The number of vacant position has been steadily growing, and could double from last year to this year, consulting firm FTR Associates told Bloomberg. By this summer, there could be as many as 300,000 full-time truck driver positions sitting empty, and quite a lot of good waiting to be delivered in the meantime.
"The truck-driver population is growing at less than 1 percent a year," said Jeff Kauffman, an analyst at Sterne Agee & Leach Inc., told Bloomberg. "Freight’s growing at closer to 4 percent."
The Idaho Statesman noted recently that the steadily recovering economy has only added pressure to the situation. Increasing competition between carriers has led some companies to poach employees from their rivals. While this kind of job-hopping might not seem so bad to drivers who are making a little more money at a new job, it has hardly helped the overarching problem facing the industry.
But people are not avoiding trucking without reason, as DC Velocity points out. The trucking industry faces some fairly serious barriers to entry, from the sizable investment to become an owner-operator to strict driver requirements. The industry even requires drivers to be at least 21 years old. It can be a bit hard for youngsters just coming out of high school to get excited about a career they will not be able to start for another three years.
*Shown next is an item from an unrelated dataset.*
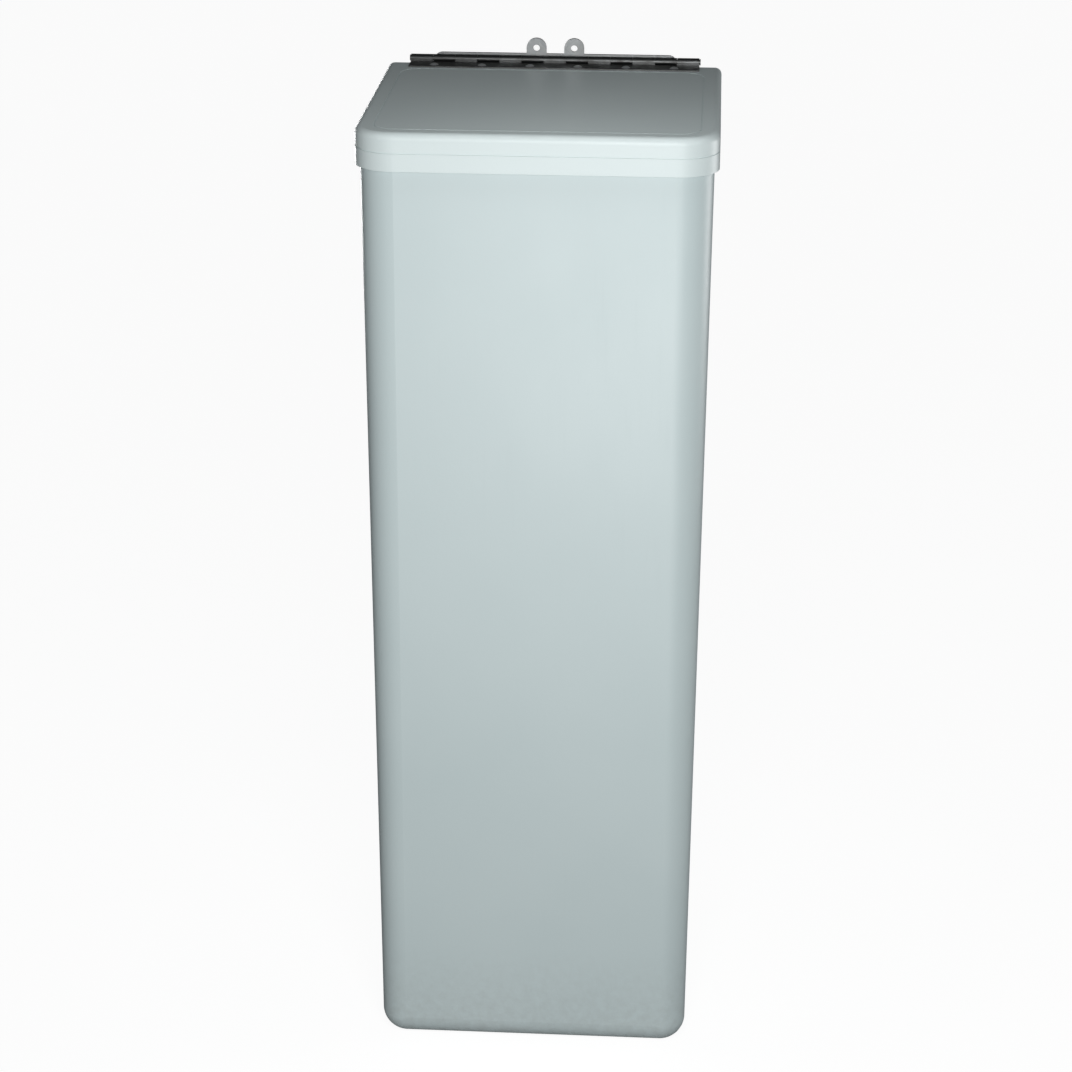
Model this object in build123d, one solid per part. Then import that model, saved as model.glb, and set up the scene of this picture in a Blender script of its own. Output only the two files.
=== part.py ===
from build123d import *

import os
from math import atan, cos, degrees, radians, sin

# A fire blanket in a wall case: a tall tapered moulded case, a cap lid on a piano hinge,
# and a wool blanket folded once and rolled inside.
# Millimetres, +Z up. The front faces -Y and the wall is the plane y = WALL_Y.
# The origin is at the centre of the case's base, on its underside.

# ---- driving dimensions ----
SKIN = 3.0  # moulded wall of the case and the lid

CASE_HALF = 146.0  # half the width at the rim
CASE_FRONT = -140.0  # at the rim
CASE_BACK = 138.0
CASE_TOP = 836.0
DRAFT = 7.0  # how far the front and each side come in from the rim to the base
CASE_CORNER = 30.0  # plan radius of the two front corners at the rim
CASE_FLOOR_ROUND = 22.0
CASE_BACK_ROUND = 5.0

MOUTH_HALF = 128.0
MOUTH_FRONT = -122.0
MOUTH_BACK = 128.5
MOUTH_CORNER = 20.0

LID_HALF = 150.0
LID_FRONT = -144.0
LID_BACK = 136.5
LID_TOP = 850.0
SKIRT = 32.0
LID_CORNER = 34.0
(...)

Combined with ever-increasing driver compliance requirements, from the Compliance Safety Accountability program to electronic on-board recorders, it is not all that hard to understand the industry's recent troubles.
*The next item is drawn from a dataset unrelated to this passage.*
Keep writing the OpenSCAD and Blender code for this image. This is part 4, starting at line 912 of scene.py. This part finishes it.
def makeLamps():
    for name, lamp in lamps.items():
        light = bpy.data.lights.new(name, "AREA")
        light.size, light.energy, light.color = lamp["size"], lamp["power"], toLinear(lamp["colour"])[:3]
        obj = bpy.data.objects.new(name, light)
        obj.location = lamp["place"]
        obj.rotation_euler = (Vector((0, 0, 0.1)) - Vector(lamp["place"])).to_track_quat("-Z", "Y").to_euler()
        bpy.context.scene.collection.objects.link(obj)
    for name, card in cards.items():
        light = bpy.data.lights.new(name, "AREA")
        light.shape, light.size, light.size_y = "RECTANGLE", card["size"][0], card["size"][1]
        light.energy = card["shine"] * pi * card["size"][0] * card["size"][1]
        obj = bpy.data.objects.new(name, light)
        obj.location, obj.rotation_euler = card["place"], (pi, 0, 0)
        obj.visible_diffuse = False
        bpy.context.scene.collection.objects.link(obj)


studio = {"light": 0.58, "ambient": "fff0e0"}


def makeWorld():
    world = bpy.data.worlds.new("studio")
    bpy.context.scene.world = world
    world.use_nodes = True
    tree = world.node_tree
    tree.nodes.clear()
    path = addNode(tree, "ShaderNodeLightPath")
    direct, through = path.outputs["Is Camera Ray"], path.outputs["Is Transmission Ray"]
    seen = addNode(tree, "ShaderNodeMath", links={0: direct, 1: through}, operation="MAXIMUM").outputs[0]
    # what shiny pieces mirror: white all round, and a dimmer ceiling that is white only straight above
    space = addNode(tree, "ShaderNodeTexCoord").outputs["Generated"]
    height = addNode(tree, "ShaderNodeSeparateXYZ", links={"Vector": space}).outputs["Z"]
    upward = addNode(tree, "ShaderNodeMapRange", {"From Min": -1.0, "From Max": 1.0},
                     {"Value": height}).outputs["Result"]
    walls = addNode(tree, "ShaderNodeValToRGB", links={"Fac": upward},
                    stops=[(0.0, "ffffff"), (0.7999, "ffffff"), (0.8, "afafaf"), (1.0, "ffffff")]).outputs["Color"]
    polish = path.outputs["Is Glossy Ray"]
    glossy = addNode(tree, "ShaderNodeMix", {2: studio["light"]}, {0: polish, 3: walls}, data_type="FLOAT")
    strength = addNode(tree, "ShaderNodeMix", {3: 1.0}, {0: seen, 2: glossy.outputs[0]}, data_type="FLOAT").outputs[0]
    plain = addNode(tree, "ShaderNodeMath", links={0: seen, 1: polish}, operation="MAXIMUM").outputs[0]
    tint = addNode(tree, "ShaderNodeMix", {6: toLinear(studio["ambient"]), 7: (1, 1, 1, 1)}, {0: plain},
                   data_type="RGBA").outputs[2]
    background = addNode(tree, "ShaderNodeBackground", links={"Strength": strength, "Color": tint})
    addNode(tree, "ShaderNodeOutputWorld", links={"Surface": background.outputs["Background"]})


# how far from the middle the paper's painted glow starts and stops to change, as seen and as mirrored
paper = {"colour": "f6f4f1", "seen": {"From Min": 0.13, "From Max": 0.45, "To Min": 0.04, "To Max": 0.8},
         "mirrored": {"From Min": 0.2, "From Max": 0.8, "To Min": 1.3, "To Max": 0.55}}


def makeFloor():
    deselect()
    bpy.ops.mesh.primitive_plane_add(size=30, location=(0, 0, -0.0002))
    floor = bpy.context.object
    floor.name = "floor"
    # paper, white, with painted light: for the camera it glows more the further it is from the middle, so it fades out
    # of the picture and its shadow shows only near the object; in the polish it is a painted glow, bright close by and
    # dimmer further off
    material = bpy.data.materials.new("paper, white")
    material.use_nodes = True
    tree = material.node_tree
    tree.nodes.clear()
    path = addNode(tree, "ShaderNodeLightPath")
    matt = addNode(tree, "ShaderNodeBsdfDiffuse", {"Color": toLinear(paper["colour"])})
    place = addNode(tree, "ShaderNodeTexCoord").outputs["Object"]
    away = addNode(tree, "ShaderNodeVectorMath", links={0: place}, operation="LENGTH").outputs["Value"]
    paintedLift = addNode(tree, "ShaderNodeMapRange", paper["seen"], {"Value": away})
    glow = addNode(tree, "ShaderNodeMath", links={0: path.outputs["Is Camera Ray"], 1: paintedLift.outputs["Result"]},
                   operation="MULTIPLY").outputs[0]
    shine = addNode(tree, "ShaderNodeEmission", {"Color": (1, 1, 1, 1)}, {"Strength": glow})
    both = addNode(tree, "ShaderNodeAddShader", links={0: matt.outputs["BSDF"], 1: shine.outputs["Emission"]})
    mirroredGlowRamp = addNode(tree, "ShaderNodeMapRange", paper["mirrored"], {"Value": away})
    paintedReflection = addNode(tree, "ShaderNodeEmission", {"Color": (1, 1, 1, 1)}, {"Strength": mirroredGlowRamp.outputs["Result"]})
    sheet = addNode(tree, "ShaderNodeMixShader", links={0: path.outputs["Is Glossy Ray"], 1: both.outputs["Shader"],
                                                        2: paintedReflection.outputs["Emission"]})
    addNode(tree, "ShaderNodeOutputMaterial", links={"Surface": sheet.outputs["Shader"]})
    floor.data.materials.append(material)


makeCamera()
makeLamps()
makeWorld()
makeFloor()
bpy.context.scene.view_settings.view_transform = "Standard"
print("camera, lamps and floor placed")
DC Velocity notes that some solutions are already being put to the test here and there around the country. Higher pay and more time out of the cab are the obvious possibilities, but others like creating partnerships with driving schools or taking military experience into account are also gaining popularity. Anything to get more people interested in trucking is bound to help.
But at the end of the day, the country is still looking at shortage of 300,000 drivers. Piecemeal programs can help take the edge off the problem, but DC Velocity suggests an actual solution will need to come from concerted action on a much larger scale. If the U.S. wants to find 300,000 more drivers, it will need programs that actually reach hundreds of thousands of people. That could mean a national effort to reduce the restrictions on younger drivers, or maybe even more controversial measures like opening the southern border to qualified drivers interested in coming to the U.S.
Not everyone agrees that these kinds of dramatic action are necessary, though. Truckinginfo's Jim Park points out that one recent report suggested raising driver salaries to as much as $60,000, or nearly 20 percent less than what Park himself made more than 15 years ago.
He points out that the U.S. trucking industry stands apart from much of the developed world in relying on per-mile pay that leaves drivers struggling to scrape together decent wages, and all too often working for nothing when it comes to unloading, filing paperwork or countless other minor hassles. Those companies that are willing to pay for their drivers, he suggests, might find people a bit more receptive to the idea of trekking back and forth across the country.